Another philosophical school that promoted ataraxia was the Sceptics.  Since they felt that no knowledge was certain, there was no reason to get upset about the things that we only think we know.  If you believe in being cool, you don't have to be a sceptic, but being sceptical does seem to imply a value in not overreacting.  Scepticism revived in the 17th century.  We are all familiar with Descartes's famous observation that all knowledge begins with doubt, and his irreducible minimum statement of existence -- I think, therefore I am.  Scepticism went hand in hand with the developement of the scientific method, which aims to question all things and test them empirically.  Ironically, therefore, a philosophy that doubts the certainty of knowledge contributed in a major way to the developement of modern science.

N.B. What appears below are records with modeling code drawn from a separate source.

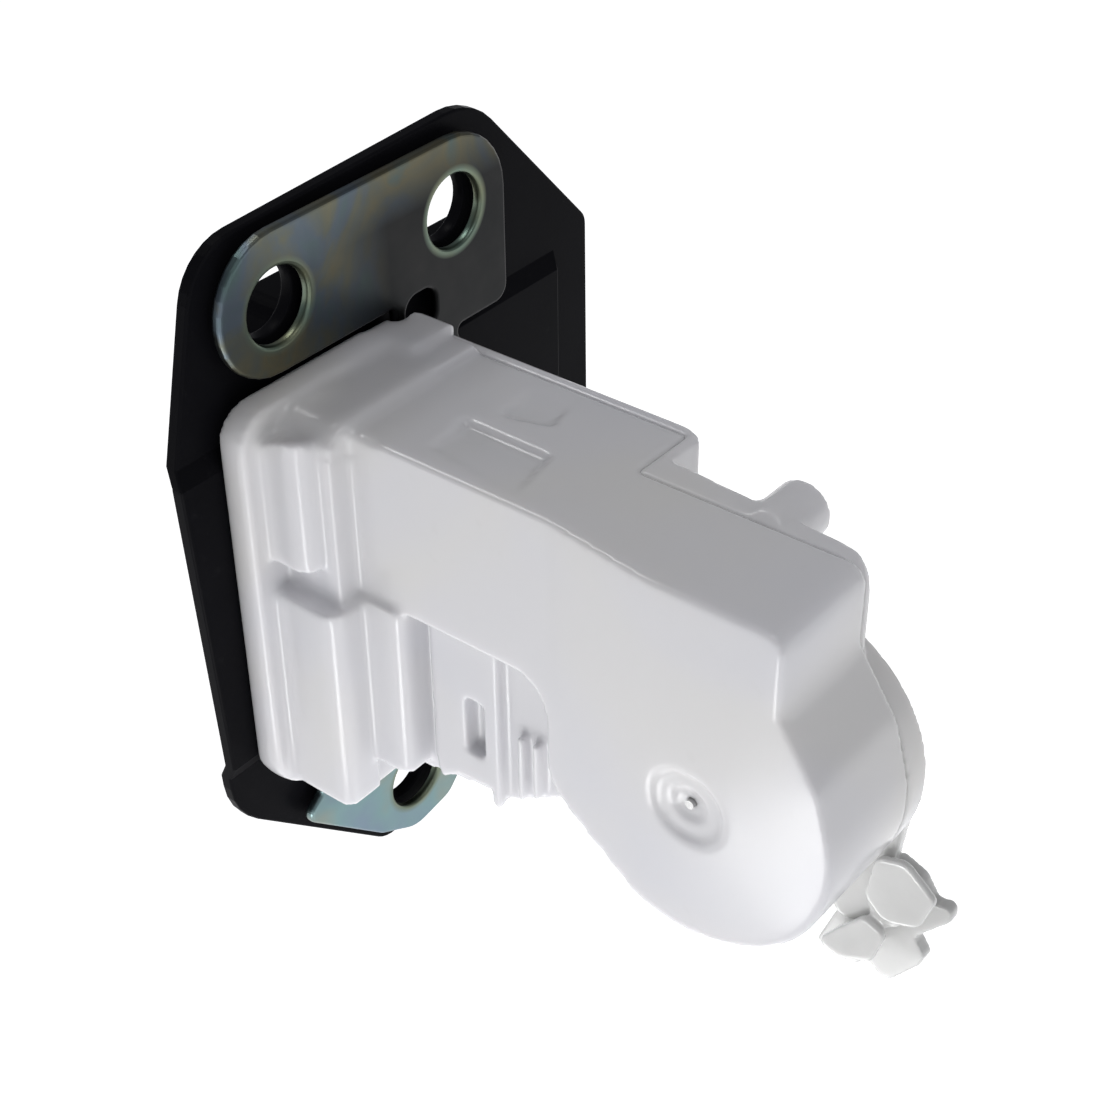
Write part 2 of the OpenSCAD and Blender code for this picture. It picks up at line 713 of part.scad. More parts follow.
module worm() {
    color([0.85, 0.82, 0.7]) difference() {
        translate([worm_x0, drive_y, drive_z]) rotate([0, 90, 0])
            linear_extrude(worm_turns * worm_lead, twist = -360 * worm_turns,
                slices = worm_turns * 12, segments = 7, convexity = 8)
            polygon([for (a = [-180, -110, -78, -30, 30, 78, 110]) thread_r(a) * [cos(a), sin(a)]]);
        rod_x(worm_x0 - 1, worm_x1 + 1, shaft_r, [drive_y, drive_z]);
    }
}

module worm_bush() {
    color([0.72, 0.62, 0.35]) difference() {
        rod_x(shaft_end - bush_l, nose_x - wall, 2.5, [drive_y, drive_z]);
        rod_x(shaft_end - bush_l - 1, shaft_end, shaft_r + run_fit, [drive_y, drive_z]);
    }
}

module wheel_tooth() {
    root = pitch_r - 1.1 * tooth_size;
    tip = pitch_r + 0.75 * tooth_size;
    translate([0, 0, root - 0.4]) rotate([90, 0, -lead_angle])
        linear_extrude(wheel_w / cos(lead_angle) - 0.6, center = true) polygon([
            [-0.85 * tooth_size, 0], [0.85 * tooth_size, 0],
            [0.3 * tooth_size, tip - root + 0.4], [-0.3 * tooth_size, tip - root + 0.4]]);
}

module worm_wheel() {
    root = pitch_r - 1.1 * tooth_size;
    color([0.88, 0.86, 0.8]) difference() {
        union() {
            translate([wheel_at[0], drive_y, wheel_at[1]])
                for (i = [0:wheel_teeth - 1]) rotate([0, 360 * i / wheel_teeth, 0]) wheel_tooth();
            rod_y(wheel_y0, wheel_y1, root, wheel_at);
        }
        rod_y(wheel_y0 - 1, wheel_y0 + 1.6, root - 2.4, wheel_at);
        rod_y(wheel_y0 + 3.2, wheel_y1 + 1, root - 2.4, wheel_at);
        rod_y(wheel_y0 - 1, wheel_y1 + 1, axle_r + 2.2, wheel_at);
    }
}

// Snail cam with its hub, which the wheel and the emergency lever are keyed to
function cam_r(a) = a <= 0 ? max(cam_low, cam_high + a * 0.09)
    : a < cam_turn + 12 ? cam_high - (cam_high - cam_low) * min(1, a / cam_turn)
    : cam_low;

module wheel_cam() {
    follower_angle = atan2(follower_at[1] - wheel_at[1], follower_at[0] - wheel_at[0]);
    color([0.8, 0.78, 0.7]) difference() {
        union() {
            translate([wheel_at[0], 0, wheel_at[1]]) side(wheel_y0 - 2.6, wheel_y0 - 0.1)
                polygon([for (a = [-180:6:174])
                    cam_r(a) * [cos(a + follower_angle), sin(a + follower_angle)]]);
            rod_y(wheel_y0 - 0.2, wheel_y1 + 0.3, axle_r + 2.2, wheel_at);
            rod_y(wheel_y1 + 0.2, drum_cover_y1 + 3.4, axle_r + 1, wheel_at);
        }
        rod_y(wheel_y0 - 3, drum_cover_y1 + 4, axle_r + run_fit, wheel_at);
    }
}

module wheel_axle() {
    color([0.8, 0.8, 0.8]) {
        rod_y(drum_y0 + 1.9, drum_cover_y1 + 3, axle_r, wheel_at);
        rod_y(drum_y0 + 0.8, drum_y0 + 2, 0.6, wheel_at);
    }
}

module release_lever() {
    lever_bend = follower_at + [-6.2, -8.9];
    finger_z = pawl_at[1] - pawl_peg_arm * sin(pawl_swing) + pawl_peg_r + 0.5;
    arm_bend = [12, finger_z - 2];
    color([0.5, 0.52, 0.53]) difference() {
        union() {
            side(lever_y0, lever_y1) {
                hull() {
                    translate(lever_at) circle(4.2);
                    translate([34, lever_at[1] + 2.4]) circle(2.6);
                }
                hull() {
                    translate([34, lever_at[1] + 2.4]) circle(2.6);
                    translate(arm_bend) circle(2);
                }
                hull() {
                    translate(arm_bend) circle(2);
                    translate([5.5, finger_z + 3.4]) circle(2.2);
                }
                hull() {
                    translate(lever_at) circle(4.2);
                    translate(lever_bend) circle(2);
                }
                hull() {
                    translate(lever_bend) circle(2);
                    translate(follower_at) circle(follower_r);
                }
            }
            side(-1.5, lever_y1) polygon(rounded([[3.3, finger_z, 0.8], [7.7, finger_z, 0.8],
                [7.7, finger_z + 4, 0.8], [3.3, finger_z + 4, 0.8]]));
        }
        rod_y(lever_y0 - 1, lever_y1 + 1, axle_r + run_fit, lever_at);
    }
}

module lever_pin() {
    color([0.75, 0.75, 0.75]) {
        rod_y(panel_y0 + 0.8, lever_y1 + 5, axle_r, lever_at);
        rod_y(lever_y1 + 4.2, lever_y1 + 5, axle_r + 1.4, lever_at);
    }
}

module lever_spring() {
    color([0.5, 0.5, 0.52]) wire([for (p = coil_x([lever_at[1], lever_at[0]], lever_y1 + 0.9, 1,
        axle_r + 1.3, 30, 2.5, [4, 4])) [p[2], p[0], p[1]]], 0.35);
}

module emergency_lever() {
    y0 = drum_cover_y1 + 1.2;
    tip_y0 = drum_cover_y1 + 3.7;
    pad_y0 = drum_cover_y1 - 0.6;
    pad_t = 1.1;
    color([0.86, 0.87, 0.86]) difference() {
        union() {
            rod_y(y0, drum_cover_y1 + 3.4, axle_r + 4.5, wheel_at);
            side(y0, y0 + 2) polygon(rounded([
                [61, -41, 3], [69, -38, 3], [82.8, -50, 4], [81.4, -62, 2], [82, -69, 2],
                [75, -74, 2], [60, -46, 3]
            ]));
            side(pad_y0 + 1, tip_y0 + 0.5) polygon(rounded([
                [79, -66, 1], [83.5, -64.5, 1], [84, -69, 1], [80, -71.5, 1]]));
            side(pad_y0 + 1, tip_y0 + 0.5) polygon(rounded([
                [75, -76, 1], [79, -74, 1], [79, -79, 1], [75, -80, 1]]));
            side(pad_y0, pad_y0 + pad_t) polygon(rounded([
                [80, -58.2, 2], [84.2, -57, 2], [88.8, -61, 1], [86.9, -66.6, 2.5], [82, -68.3, 2],
                [79, -65.6, 2]]));
            side(pad_y0, pad_y0 + pad_t) polygon(rounded([
                [75.6, -73.6, 1.5], [79.2, -69.3, 1.2], [82.6, -70.7, 1.2], [81, -76.4, 1.4],
                [76.4, -78.6, 1.2], [72.6, -77.8, 1.2]]));
            side(tip_y0, tip_y0 + 2) polygon(rounded([
                [77, -63, 1], [81.2, -61.4, 2], [84.6, -62.8, 1], [86.6, -65.9, 0.8], [89.2, -65.1, 1],
                [89.3, -67.4, 1], [84.6, -73, 0.8], [86.4, -75.7, 0.8], [85.7, -77.6, 1], [82, -82.6, 1],
                [80.2, -82.8, 1], [78.8, -81.3, 0.8], [74.6, -83.2, 1], [70.4, -82.6, 1],
                [73.5, -74, 2]]));
        }
        rod_y(drum_cover_y1, drum_cover_y1 + 5, axle_r + 1, wheel_at);
    }
}

module limit_switch() {
    color([0.13, 0.13, 0.14]) difference() {
        slab(free_gap, 6.6) polygon([[-3.3, -50], [9, -50], [9, -60], [-3.3, -60]]);
        translate([2.2, 1.2, -56]) cube([3.6, 3.6, 10]);
    }
}

module switch_plunger() {
    color([0.75, 0.2, 0.15]) translate([2.25, 1.25, -54]) cube([3.5, 3.5, 8.2]);
}

module terminal_pins() {
    color([0.78, 0.66, 0.34]) for (i = [0:4])
        translate([pin_x0 + pin_pitch * i, cover_y1 - 6, pin_z]) cube([pin_w, 15, pin_w]);
}

module motor_contacts() {
    color([0.78, 0.66, 0.34]) for (z = [-6, 6])
        translate([motor_x0 - 8, drive_y - 0.3, drive_z + z - 1]) cube([5.8, 0.6, 2]);
}

latch_frame();
cover_plate();
latch_case();
fork();
fork_liner();
fork_rivet();
fork_bush();
fork_spring();
pawl();
pawl_peg();
pawl_rivet();
pawl_bush();
pawl_spring();
striker_buffer();
housing();
rear_cover();
housing_screws();
motor_can();
motor_end_cap();
motor_shaft();
worm();
worm_bush();
worm_wheel();
wheel_axle();
wheel_cam();
release_lever();
lever_pin();
lever_spring();
emergency_lever();
limit_switch();
switch_plunger();
terminal_pins();
motor_contacts();
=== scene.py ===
import bpy
import bmesh
import json
import math
from mathutils import Matrix, Vector


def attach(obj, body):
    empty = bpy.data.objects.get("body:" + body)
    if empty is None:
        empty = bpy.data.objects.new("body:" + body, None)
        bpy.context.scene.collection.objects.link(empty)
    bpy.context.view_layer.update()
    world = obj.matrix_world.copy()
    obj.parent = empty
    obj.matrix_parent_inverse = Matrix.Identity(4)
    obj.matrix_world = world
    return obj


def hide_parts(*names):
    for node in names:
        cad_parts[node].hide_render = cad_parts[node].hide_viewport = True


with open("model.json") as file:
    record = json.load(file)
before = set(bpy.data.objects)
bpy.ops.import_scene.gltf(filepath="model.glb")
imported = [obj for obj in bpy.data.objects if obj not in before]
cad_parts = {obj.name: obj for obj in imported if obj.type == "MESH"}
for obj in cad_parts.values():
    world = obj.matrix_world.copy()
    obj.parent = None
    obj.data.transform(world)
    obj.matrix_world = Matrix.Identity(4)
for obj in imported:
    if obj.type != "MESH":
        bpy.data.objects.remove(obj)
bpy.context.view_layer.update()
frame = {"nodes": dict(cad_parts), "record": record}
NODES = frame["nodes"]
MM = 0.001

# Distance in mm under which two corners of a node's triangles are one
SAME_PLACE = 0.002

# Camera at the photograph's place and angle: place in mm, and the way of its picture's axes
CAMERA_AT = (163.292, -149.499, 118.972)
CAMERA_RIGHT = (0.7820492, 0.6231140, -0.0113122)
CAMERA_DOWN = (0.3547408, -0.4600003, -0.8139770)
CAMERA_FORWARD = (-0.5124041, 0.6325572, -0.5807869)
LENS_PX = 2016.54
FRAME_PX = 1100.0
SENSOR = 36.0

# Bolt holes as sideways place and height in mm, and how far the painted highlight round their rims reaches
# past the edge
BOLTS = ((0.0, 0.0), (33.0, 0.0), (18.8, -90.0))
BOLT_R = 5.25
RIM_FULL = 0.35
RIM_END = 1.3


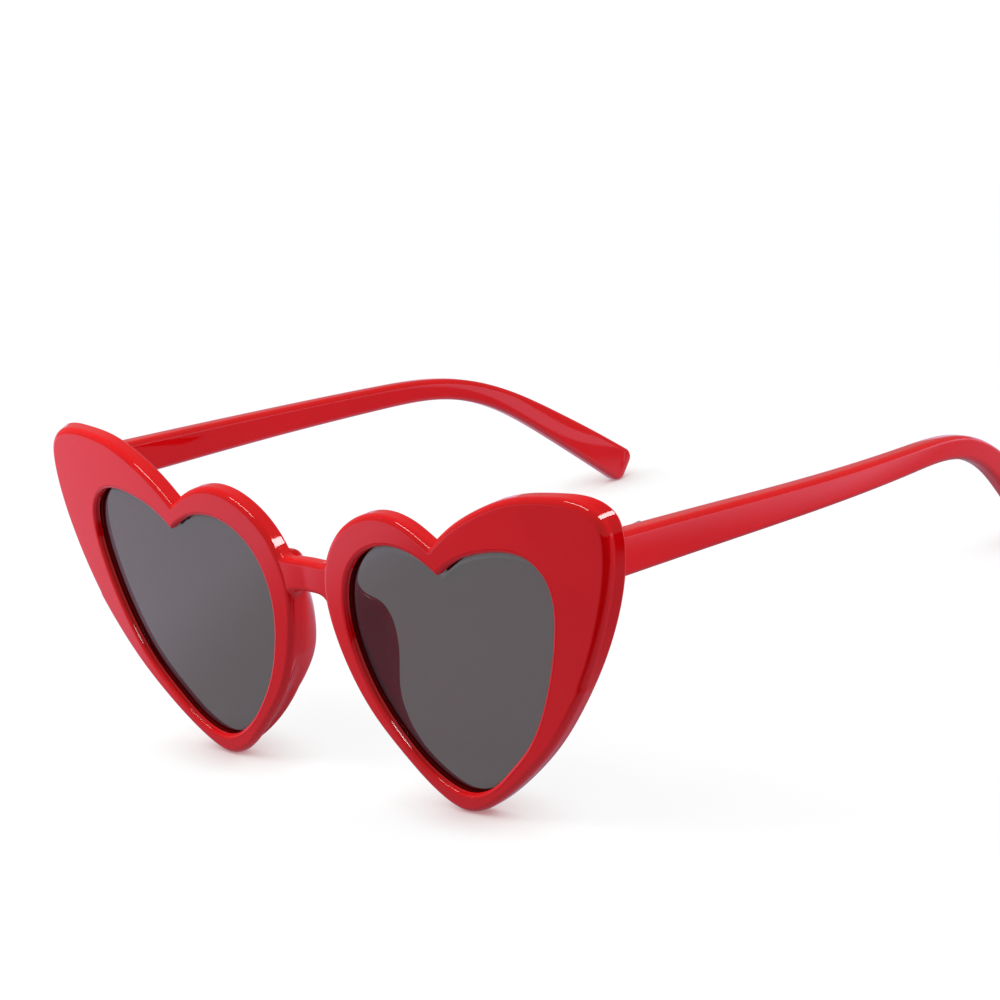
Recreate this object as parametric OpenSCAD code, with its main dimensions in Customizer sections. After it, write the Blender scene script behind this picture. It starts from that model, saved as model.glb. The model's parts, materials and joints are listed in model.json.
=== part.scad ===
// Heart-shaped sunglasses, standing open on the two heart tips and the two ear tips.
// Built in the frame of the front: X across, the front faces -Y, the temples run along +Y,
// and Z is up from the heart tips. The wearer's left is +X. Each left piece is modelled,
// and the right one is its mirror image. At the end the whole leans back onto its four tips.

/* [Front] */
// Width of one heart rim
heart_w = 69.6; // [62:0.1:76]
// Width of the gap for the nose, where the two hearts are closest
nose_w = 9; // [6:0.5:14]
// Height of one heart rim from its tip to the top of its lobes
heart_h = 61.3; // [56:0.1:66]
// Thickness of the rim from front to back
rim_t = 3.5; // [3.3:0.1:4.4]
// How far the front curves back from its middle to the wings
front_bow = 7.9; // [4:0.1:9]
// How far the hearts lean forward again beside the bridge
front_dip = 5.3; // [3:0.1:6]
// How far the heart tips curve back
tip_bow = 1.8; // [0.5:0.1:2.5]
// Round of the outer front edge of the rims
outer_round = 1.3; // [0.6:0.1:1.6]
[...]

But the sceptical approach to cool is secondary, it appears to me.  What is more important to most people is not how we understand the world but how we react to it.  Being cool is one of a few different approaches.  Another one would be Christian patience, in which believers are urged to put their faith in God and bear suffering willingly because it is part of God's plan.  Tertullian (d. AD 225) was an early Christian thinker who emphasized the virtue of patience. Like sceptical ataraxia, Christian patience begins with limited knowledge; unlike the sceptical view, however, the Christian is obliged to patience because he trusts that God has a plan for him.  The Christian concept of patience is more active, implying continued activity in the face of disappointment.

The Romantic notion, by contrast, seeks for authentic emotions, even -- especially -- those involving passionate expressions of one's feelings.  Then there are those people who approach life without theories or preconceived notions, who allow their emotions to carry them along because it has not occurred to them to do anything else.

There is something to be said for just expressing your emotions naturally.  That's the Romantic ideal, after all:  just to be yourself, and not act according to a plan.  Unfortunately, people who allow their emotions to dictate their behaviour are typically considered childish and anti-social, and for good reason.  You wouldn't want someone to say whatever he feels regardless of other people's feelings, and you wouldn't want someone whining every time he didn't get his way.  Self-control is almost a pre-requisite for living in a civil society.

This is especially the case for leaders.  Who would want to be governed by someone who could not control his emotions?  A president might start a nuclear war; a policeman might beat a suspect to death for resisting.  We look to leaders to take measured responses, both for their practical effect and for their ability to reassure us.  Think of FDR explaining that Americans had nothing to fear but fear itself.  (A dubious proposition, but the sort of thing we expect from a leader.)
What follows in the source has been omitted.